> _To be done_
Repeat every line below exactly, word for word.

> _Material provided_
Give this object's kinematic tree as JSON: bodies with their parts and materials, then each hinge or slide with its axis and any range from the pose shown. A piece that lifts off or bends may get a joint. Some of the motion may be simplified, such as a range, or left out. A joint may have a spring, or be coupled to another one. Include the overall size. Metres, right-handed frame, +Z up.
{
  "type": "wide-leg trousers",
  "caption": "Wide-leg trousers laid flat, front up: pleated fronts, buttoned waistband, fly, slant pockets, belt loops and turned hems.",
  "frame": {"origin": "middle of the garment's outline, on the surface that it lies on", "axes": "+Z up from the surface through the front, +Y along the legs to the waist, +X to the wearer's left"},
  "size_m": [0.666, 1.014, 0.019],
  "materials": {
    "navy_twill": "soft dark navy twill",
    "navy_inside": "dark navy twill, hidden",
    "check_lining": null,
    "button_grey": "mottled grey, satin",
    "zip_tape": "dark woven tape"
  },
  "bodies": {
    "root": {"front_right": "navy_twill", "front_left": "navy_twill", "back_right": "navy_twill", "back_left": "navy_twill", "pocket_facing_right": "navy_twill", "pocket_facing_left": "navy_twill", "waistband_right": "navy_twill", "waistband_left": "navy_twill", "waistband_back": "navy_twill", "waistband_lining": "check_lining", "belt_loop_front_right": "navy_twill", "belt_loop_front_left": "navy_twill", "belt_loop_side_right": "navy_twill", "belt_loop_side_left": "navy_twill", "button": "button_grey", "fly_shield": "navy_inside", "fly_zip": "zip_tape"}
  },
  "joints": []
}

> _Answer below_
Give this object's kinematic tree as JSON: bodies with their parts and materials, then each hinge or slide with its axis and any range from the pose shown. A piece that lifts off or bends may get a joint. Some of the motion may be simplified, such as a range, or left out. A joint may have a spring, or be coupled to another one. Include the overall size. Metres, right-handed frame, +Z up.
{
  "type": "wide-leg trousers",
  "caption": "Wide-leg trousers laid flat, front up: pleated fronts, buttoned waistband, fly, slant pockets, belt loops and turned hems.",
  "frame": {"origin": "middle of the garment's outline, on the surface that it lies on", "axes": "+Z up from the surface through the front, +Y along the legs to the waist, +X to the wearer's left"},
  "size_m": [0.666, 1.014, 0.019],
  "materials": {
    "navy_twill": "soft dark navy twill",
    "navy_inside": "dark navy twill, hidden",
    "check_lining": null,
    "button_grey": "mottled grey, satin",
    "zip_tape": "dark woven tape"
  },
  "bodies": {
    "root": {"front_right": "navy_twill", "front_left": "navy_twill", "back_right": "navy_twill", "back_left": "navy_twill", "pocket_facing_right": "navy_twill", "pocket_facing_left": "navy_twill", "waistband_right": "navy_twill", "waistband_left": "navy_twill", "waistband_back": "navy_twill", "waistband_lining": "check_lining", "belt_loop_front_right": "navy_twill", "belt_loop_front_left": "navy_twill", "belt_loop_side_right": "navy_twill", "belt_loop_side_left": "navy_twill", "button": "button_grey", "fly_shield": "navy_inside", "fly_zip": "zip_tape"}
  },
  "joints": []
}